5-5-02, 6:05 a.m.
BY GEOFF HOBSON
Bengals offensive line coach Paul Alexander admitted that with a week to go before minicamp he got a little nervous.
Not that he doubted Levi Jones was every inch a NFL left tackle. It's just when you put your hide on the line with a first-round draft pick. . .
Alexander walked off the Paul Brown Stadium practice fields Saturday after minicamp's first practice breathing just a little easier because people like incumbent left tackle Richmond Webb and his seven Pro Bowls were saying, "He looked damn good, especially on pass blocking. He shut down just about everybody that came over there. He uses his hands and feet and he's got good body control. I didn't have to help him today. He was holding his own out there."

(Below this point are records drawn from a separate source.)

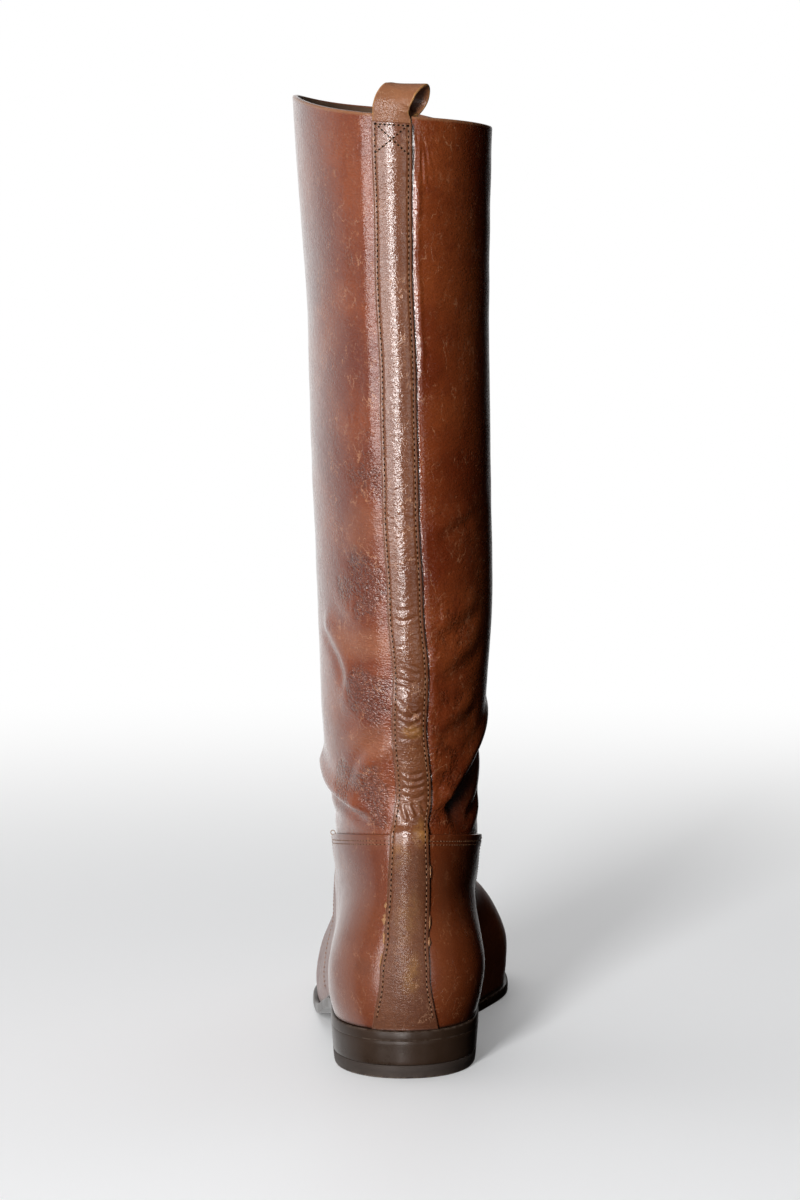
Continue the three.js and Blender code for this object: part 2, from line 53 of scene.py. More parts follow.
COLLAR_HEIGHT, COLLAR_WIDTH, COLLAR_DEPTH = 412, 86.2, 138
COLLAR_LATERAL_RISE, COLLAR_MEDIAL_DROP, SHAFT_LEAN = 7, 6.5, 5.9
GAP, SHAFT_WALL, VAMP_RAISE, QUARTER_STEP, UPPER_LINING = 0.3, 2.3, 1.2, 0.8, 0.9
LAP_SHARE = 0.6
SIDE_SEAM_FOOT, SIDE_SEAM_ANKLE = math.radians(75), math.radians(88)
STRIP_THICKNESS, STRIP_TOP_WIDTH, STRIP_FOOT_WIDTH = 1.2, 15.4, 25.5
STRIP_TOP_DROP, STRIP_RAMP = 3, 5
LOOP_THICKNESS, LOOP_WIDTH, LOOP_LEG, LOOP_RISE = 1.4, 15.4, 14, 12.2
LOOP_DEPTH, LOOP_SIDE_SHIFT, LOOP_YAW = 13, 8, math.radians(20)
HEEL_RISE = HEEL_STACK_HEIGHT + TOP_LIFT_THICKNESS
SEAT_HEIGHT = HEEL_RISE + OUTSOLE_THICKNESS
TOE_HEIGHT = TOE_SPRING + OUTSOLE_THICKNESS
BALL_START, BALL_END = 0.59 * LAST_LENGTH, 0.745 * LAST_LENGTH
OUTLINE_LATERAL = [0.99, 0.83, 0.605, 0.465, 0.592, 0.61, 0.65]
OUTLINE_MEDIAL = [0.99, 0.825, 0.555, 0.28, 0.51, 0.63, 0.65]


def table(columns, *rows):
    return {name: np.array([row[i] for row in rows], float) for i, name in enumerate(columns)}


FOOT = table(
    ("back", "front", "back_rise", "front_rise", "follow", "heel", "ball", "oval", "taper", "ridge"),
    (0, 1, 0, 0, 1, 1, 1, 0, 1, 0),
    (-0.008, 1.01, 0.12, 0.125, 1, 1.09, 1.02, 0, 1, 0.1),
    (-0.011, 1.002, 0.26, 0.28, 0.95, 1.13, 1, 0.02, 1, 0.35),
    (-0.009, 0.957, 0.4, 0.43, 0.8, 1.1, 0.92, 0.18, 0.93, 0.4),
    (-0.001, 0.874, 0.525, 0.535, 0.6, 1.06, 0.92, 0.5, 0.84, 0.2),
    (0.008, 0.756, 0.65, 0.63, 0.4, 1, 0.93, 0.83, 0.79, 0),
    (0.016, 0.63, 0.775, 0.735, 0.2, 1, 1, 1, 0.78, 0),
    (0.022, 0.539, 0.89, 0.865, 0.05, 1, 1, 1, 0.88, 0),
)
SHAFT = table(
    ("back_rise", "front_rise", "width", "depth", "back", "lean"),
    (0, 0, 0, 0, 0.047, -0.05),
    (0.03, 0.04, 0.02, -0.32, 0.047, 0.03),
    (0.062, 0.087, 0.11, -0.41, 0.038, 0.1),
    (0.105, 0.139, 0.27, -0.34, 0.014, 0.16),
    (0.157, 0.198, 0.38, -0.19, -0.014, 0.15),
    (0.216, 0.257, 0.46, -0.1, -0.029, 0.1),
    (0.292, 0.331, 0.55, 0.06, -0.051, 0.05),
    (0.377, 0.412, 0.6, 0.27, -0.072, 0.12),
    (0.482, 0.511, 0.64, 0.5, -0.089, 0.3),
    (0.603, 0.625, 0.67, 0.71, -0.096, 0.42),
    (0.734, 0.749, 0.71, 0.87, -0.098, 0.6),
    (0.869, 0.876, 0.85, 0.98, -0.098, 0.85),
    (1, 1, 1, 1, -0.094, 1),
)
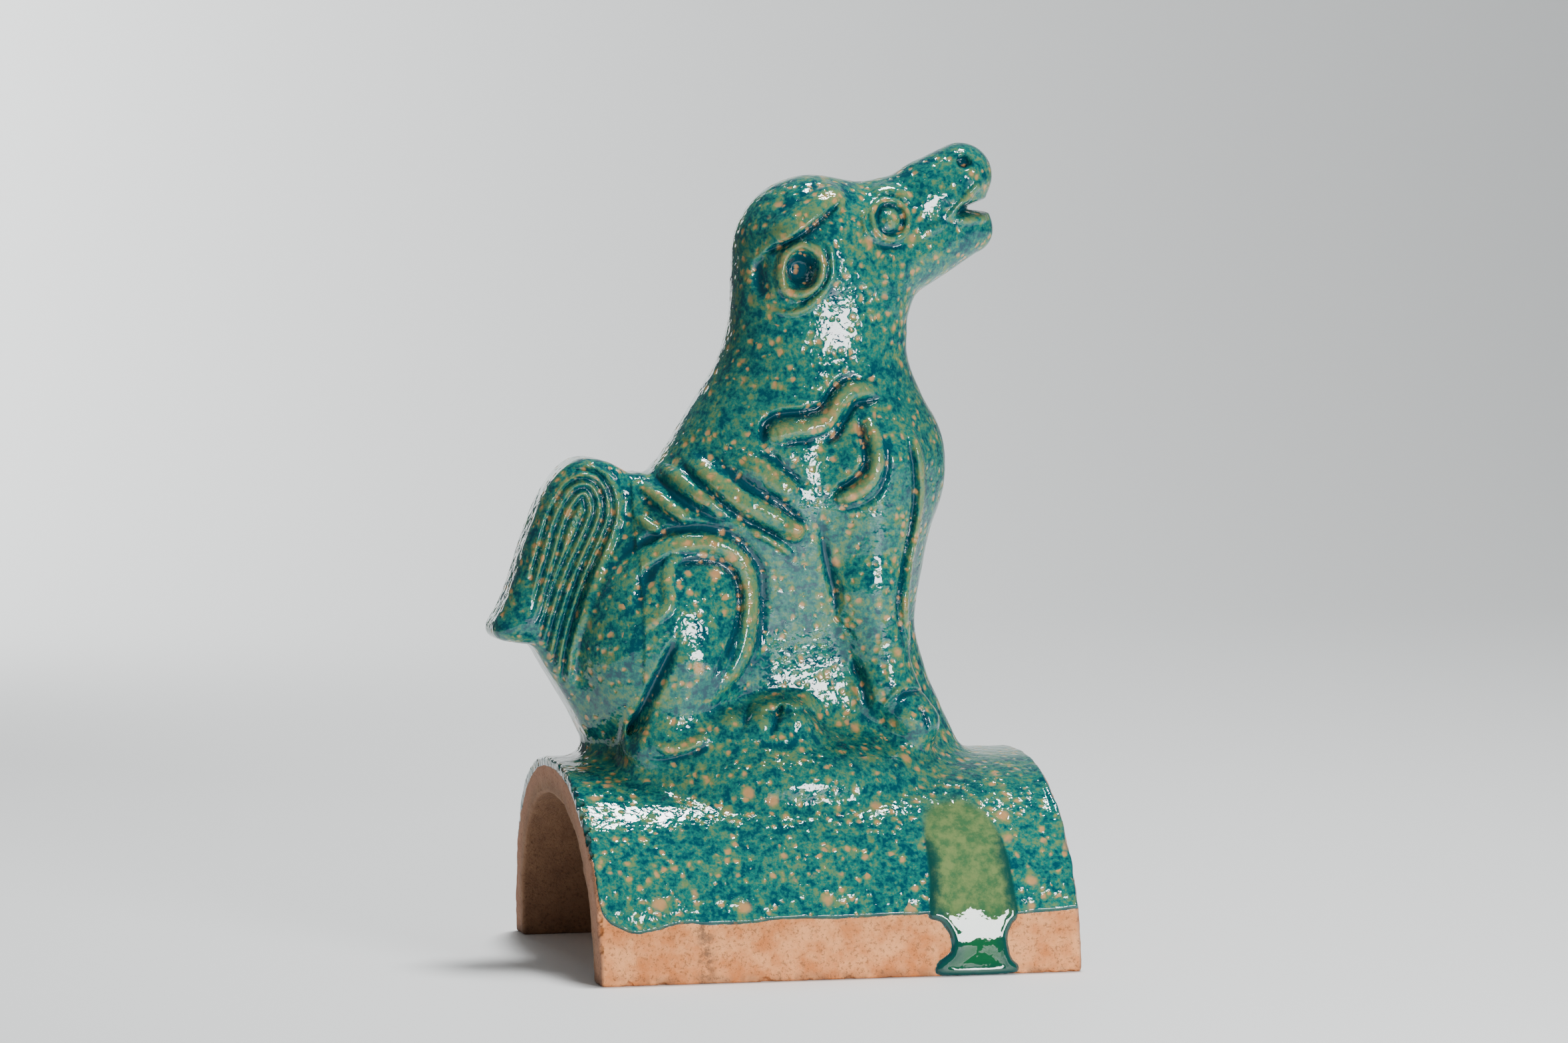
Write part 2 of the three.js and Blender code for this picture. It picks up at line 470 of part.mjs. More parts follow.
function thin({ points, triangles }, budget) {
  const faces = triangles.map((t) => [...t]);
  const around = points.map(() => new Set());
  const quadrics = points.map(() => new Float64Array(10));
  const stamp = new Int32Array(points.length);
  faces.forEach((f, i) => {
    const [a, b, c, area] = normalOf(...f.map((v) => points[v]));
    const p = points[f[0]];
    const plane = [a, b, c, -(a * p[0] + b * p[1] + c * p[2])];
    f.forEach((v) => {
      around[v].add(i);
      addPlane(quadrics[v], plane, area / 3);
    });
  });
  // A heap of edges, cheapest first; an edge whose ends have changed since is passed over
  const heap = [];
  const push = (item) => {
    heap.push(item);
    let i = heap.length - 1;
    while (i > 0 && heap[(i - 1) >> 1].cost > item.cost) {
      heap[i] = heap[(i - 1) >> 1];
      i = (i - 1) >> 1;
    }
    heap[i] = item;
  };
  const pop = () => {
    const first = heap[0];
    const last = heap.pop();
    let i = 0;
    while (2 * i + 1 < heap.length) {
      let child = 2 * i + 1;
      if (child + 1 < heap.length && heap[child + 1].cost < heap[child].cost) child += 1;
      if (heap[child].cost >= last.cost) break;
      heap[i] = heap[child];
      i = child;
    }
    if (heap.length) heap[i] = last;
    return first;
  };
  const neighbours = (v) => {
    const ring = new Set();
    around[v].forEach((f) => faces[f].forEach((w) => { if (w !== v) ring.add(w); }));
    return ring;
  };
  const consider = (a, b) => {
    const q = quadrics[a].map((v, i) => v + quadrics[b][i]);
    const point = bestPoint(q, points[a], points[b]);
    const reach = Math.hypot(...points[a].map((v, i) => v - points[b][i]));
    const cost = Math.max(quadricError(q, point), 0) + 1e-5 * reach;
    push({ cost, a, b, point, q, mark: stamp[a] + stamp[b] });
  };
  const keepsFacing = (v, other, point) => [...around[v]].every((i) => {
    if (faces[i].includes(other)) return true;
    const before = normalOf(...faces[i].map((w) => points[w]));
    const after = normalOf(...faces[i].map((w) => (w === v ? point : points[w])));
    const turn = before[0] * after[0] + before[1] * after[1] + before[2] * after[2];
    return turn > 0.3 && after[3] > 1e-3;
  });
  points.forEach((_, v) => neighbours(v).forEach((w) => { if (w > v) consider(v, w); }));
  let left = faces.length;
  while (left > budget && heap.length) {
    const { a, b, point, q, mark } = pop();
    if (!around[a].size || !around[b].size || mark !== stamp[a] + stamp[b]) continue;
    const shared = [...neighbours(a)].filter((v) => neighbours(b).has(v));
    if (shared.length !== 2 || !keepsFacing(a, b, point) || !keepsFacing(b, a, point)) continue;
    around[b].forEach((i) => {
      if (faces[i].includes(a)) {
        faces[i].forEach((v) => { if (v !== b) around[v].delete(i); });
        faces[i] = null;
        left -= 1;
      } else {
        faces[i] = faces[i].map((v) => (v === b ? a : v));
        around[a].add(i);
      }
    });
    around[b] = new Set();
    points[a] = point;
    quadrics[a] = q;
    stamp[a] += 1;
    neighbours(a).forEach((v) => consider(a, v));
  }
  return { points, triangles: faces.filter(Boolean) };
}

// ---- Trimming to the true flats ----
const wasm = await Module();
wasm.setup();

function solidOf(geometry) {
  geometry.deleteAttribute('normal');
  geometry.deleteAttribute('uv');
  const merged = mergeVertices(geometry, 1e-4);
  return new wasm.Manifold(new wasm.Mesh({
    numProp: 3,
    vertProperties: new Float32Array(merged.attributes.position.array),
    triVerts: new Uint32Array(merged.index.array),
  }));
}

function modelledSolid() {
  const sampled = sampleForm();
  partTouchingSheets(sampled);
  const { points, triangles } = thin(skin(sampled), FACE_BUDGET);
  const geometry = new THREE.BufferGeometry();
  geometry.setAttribute('position', new THREE.Float32BufferAttribute(points.flat(), 3));
  geometry.setIndex(triangles.flat());
  // points that no face uses any more are dropped with the merge
  return solidOf(geometry.toNonIndexed());
}

// A block that takes off all that lies past an end face; side is +1 in front, -1 behind
function endTrim(footX, side) {
  const block = new THREE.BoxGeometry(2 * SPARE, 2 * TILE_WIDTH, TRIM_TOP + SPARE);
  block.translate(side * SPARE, 0, (TRIM_TOP - SPARE) / 2);
  block.rotateY(-Math.atan(END_LEAN / TILE_HEIGHT));
  block.translate(footX, 0, 0);
  return solidOf(block);
}

function bore() {
  const half = TILE_WIDTH / 2 - TILE_WALL;
  const height = TILE_HEIGHT - TILE_WALL;
  const shape = new THREE.Shape([new THREE.Vector2(half, -SPARE)]);
  for (let i = 0; i <= BORE_SIDES; i += 1) {
    const turn = (Math.PI * i) / BORE_SIDES;
    const y = half * Math.sign(Math.cos(turn)) * Math.abs(Math.cos(turn)) ** (2 / ARCH_POWER);
    shape.lineTo(y, height * Math.sin(turn) ** (2 / ARCH_POWER));
  }
  shape.lineTo(-half, -SPARE);
  const length = TILE_FRONT - TILE_REAR + 2 * SPARE;
  const tunnel = new THREE.ExtrudeGeometry(shape, { depth: length, bevelEnabled: false, steps: 1 });
  tunnel.rotateX(Math.PI / 2);
  tunnel.rotateZ(Math.PI / 2);
  tunnel.translate(TILE_REAR - SPARE, 0, 0);
  return solidOf(tunnel);
}

function bedding() {
  const block = new THREE.BoxGeometry(2 * TILE_WIDTH, 2 * TILE_WIDTH, 2 * SPARE);
  block.translate(0, 0, -SPARE);
  return solidOf(block);
}

function geometryOf(solid) {
  const mesh = solid.getMesh();
  const geometry = new THREE.BufferGeometry();
  geometry.setAttribute('position', new THREE.BufferAttribute(mesh.vertProperties, 3));
  geometry.setIndex(new THREE.BufferAttribute(mesh.triVerts, 1));
  return geometry;
}

function ridgeBeast() {
  const solid = modelledSolid()
    .subtract(bedding())
    .subtract(bore())
    .subtract(endTrim(TILE_FRONT, 1))
    .subtract(endTrim(TILE_REAR, -1));
  const geometry = geometryOf(solid);
  // the origin lies on the bedding plane, below the middle of the whole length
  geometry.computeBoundingBox();
  const { min, max } = geometry.boundingBox;
  geometry.translate(-(min.x + max.x) / 2, 0, 0);
  geometry.computeVertexNormals();
  const glaze = new THREE.MeshStandardMaterial({ color: 0x1f6f66, roughness: 0.16, metalness: 0 });
  const mesh = new THREE.Mesh(geometry, glaze);
  mesh.name = 'ridge_beast';
  return mesh;
}

const part = new THREE.Group();
part.add(ridgeBeast());
export default part;
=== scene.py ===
"""Ridge beast: a seated hound looking up, modelled on a barrel ridge tile and fired under one
speckled teal glaze. The clay form is worked out as one distance field in millimetres, skinned at a
fine pitch, glazed by distance to the glaze's own edge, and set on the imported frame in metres."""

import math

import bpy
import numpy as np
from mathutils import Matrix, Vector


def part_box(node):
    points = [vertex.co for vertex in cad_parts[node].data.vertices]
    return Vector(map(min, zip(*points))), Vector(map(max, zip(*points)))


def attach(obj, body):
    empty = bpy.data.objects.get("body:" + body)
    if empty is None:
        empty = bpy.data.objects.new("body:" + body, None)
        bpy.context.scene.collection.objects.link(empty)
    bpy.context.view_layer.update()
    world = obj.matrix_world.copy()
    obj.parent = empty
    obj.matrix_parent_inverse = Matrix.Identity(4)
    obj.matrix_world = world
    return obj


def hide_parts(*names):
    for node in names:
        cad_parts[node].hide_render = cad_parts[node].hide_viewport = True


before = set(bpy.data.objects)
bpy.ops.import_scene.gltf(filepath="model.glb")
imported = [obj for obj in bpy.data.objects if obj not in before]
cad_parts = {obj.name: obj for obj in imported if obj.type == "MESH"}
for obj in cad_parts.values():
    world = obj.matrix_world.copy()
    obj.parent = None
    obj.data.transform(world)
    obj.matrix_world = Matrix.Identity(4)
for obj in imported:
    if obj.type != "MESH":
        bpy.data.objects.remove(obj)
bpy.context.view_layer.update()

# ---- Sizes in millimetres; x runs from the middle of the tile's own layout ----
TILE_WIDTH, TILE_HEIGHT, TILE_WALL = 176.0, 81.0, 14.5
TILE_FRONT, TILE_REAR = 97.0, -98.0
ARCH_POWER = 2.25
END_LEAN = 2.7
ARRIS = 1.6  # rounding of the tile's cut edges
TAIL_THICKNESS, TAIL_RIM = 32.0, 9.0
LOCK_PITCH, LOCK_HEIGHT, LOCK_FOOT = 3.75, 0.8, 108.0
RIM_FADE = (0.5, 4.5)
TONGUE_X, TONGUE_Z, TONGUE_SLOPE = -113.0, 158.0, 0.2
NET_PITCH = 1.0
MAP_PITCH = 0.5
REACH = ((-131.0, 104.0), 93.0, (-4.0, 335.0))
TRIANGLES = 192_000
GLAZE_COAT, GLAZE_LIP, RUN_COAT = 0.5, 0.7, 1.15  # thickness on the tile, at its edge, in the run
BROAD_UNEVEN, SMALL_UNEVEN, CLAY_GRAIN = 0.34, 0.16, 0.16
END_GRAIN, END_WAVE = 0.18, 0.3  # roughness of the cut ends
FOOT_ARRIS = 0.8
END_TOP = 96.0  # the end cuts go no higher, so the tail passes over them
FOOT_CHIPS, REAR_CHIPS, CHIP_REACH = 18, 16, 6.0
SKIN_DEPTH, CUT_MARGIN = 6.0, 4.0  # how far from skin and cuts the finish is worked out
SEED = 41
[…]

Right tackle Willie Anderson, himself a No. 10 pick in the NFL Draft, was impressed even before he saw Jones on the field. Alexander introduced the linemen to each other in the classroom by showing each of them on film for three plays. Anderson's eyes bugged out when he saw Jones reach block a wide defensive end and drive him 15 yards down field.
"That's damn near impossible," Anderson said.
On a first day wide receiver Peter Warrick ran the fastest 40-yard time of his Bengals' career, quarterback Gus Frerotte's reconstructed throwing shoulder responded to long throws, and the linebackers and defensive end Justin Smith scorched the earth with 40-yard times in the 4.6 range, Jones' performance had critics and club personnel both raving.
"He looks like a 240-pound guy in space instead of a 310-pound guy in space," said Bengals radio analyst Dave Lapham, who played every offensive line position for the Bengals a generation ago. "He just moves his body so easily. He's going to be a decade guy over there. Looking at him at this minicamp, he's definitely not over his head."
Especially when he went head-to-head with last year's first round pick, Smith, the hair-trigger quick defensive end coming off a 8.5-sack season. On three matchups in a pass rush drill, Jones twice used his 36-
inch arms to steer Smith to the outside and then used his basketball quickness to cut off the inside.
"We're not wearing pads, but he looked good," Smith said. "He's agile, quick. He's a good athlete."
A good athlete? Anderson, a pretty fair athlete himself, saw enough on tape and on the field that he shook his head over the people who ripped the Bengals for taking Jones with the 10th pick six years after taking Anderson.
"He's light years ahead of where I was," said Anderson, who still managed to start seven games as a rookie at left tackle despite a holdout and injury. "He's a better athlete and he comes out of college as a left tackle. I was a utility guy. He got some guys today. He surprised every defensive end we've got."
But maybe Jones was the least surprised guy in the house as he calmly took stock of his first day while sitting in a locker stall equipment manager Rob Recker had strategically placed next to Anderson.
"I expected the tempo to be real fast and it was," Jones said. "I think the transition today was pretty smooth. I made one mental mistake, but I knew it the minute I did it.
"(Anderson) is a point of reference with everybody," Jones said. "He does exactly everything the way the coaches want it because he's technically sound."
The lone missed assignment came on a blitz pickup in a team period, but Jones was under so many wings out there that he didn't have space to feel badly about it. Webb gave him a scouting report on the team's defensive ends and Anderson gave him advice on the wide rushers.
"(Webb) gave me some good veteran information," Jones said. "It's a plus to watch Willie because of his technique. He told me against the wide defensive ends to set back and try not to get caught up in it. Wait on him. Be patient. Yeah, I like to be aggressive, but the one time you're too aggressive, it can really hurt you the worst."
Anderson loves Jones' aggressiveness, and wasn't surprised to hear the scouting reports say he has a mean streak.
"A lot of guys coming out of college just aren't aggressive like that," Anderson said. "He punches hard and he runs down field after every play. He's got quick feet. A quick kick step (into pass protection)."
Of course, it's early. There are no pads this weekend.
It's early. As he did last year and for much of his career, Webb arrived at about 350 pounds and needs to lose about 25 in the next two months, but he always does.
It's early. Jones was already thinking about the mental game on Sunday because, "They are going to put in a whole bunch of new stuff tonight, so we'll see what happens tomorrow."
It's early. When asked how long Jones is going to run No. 2, Alexander said, "We're not playing a game tomorrow."
But Jones showed on Saturday that tomorrow might not be that far away.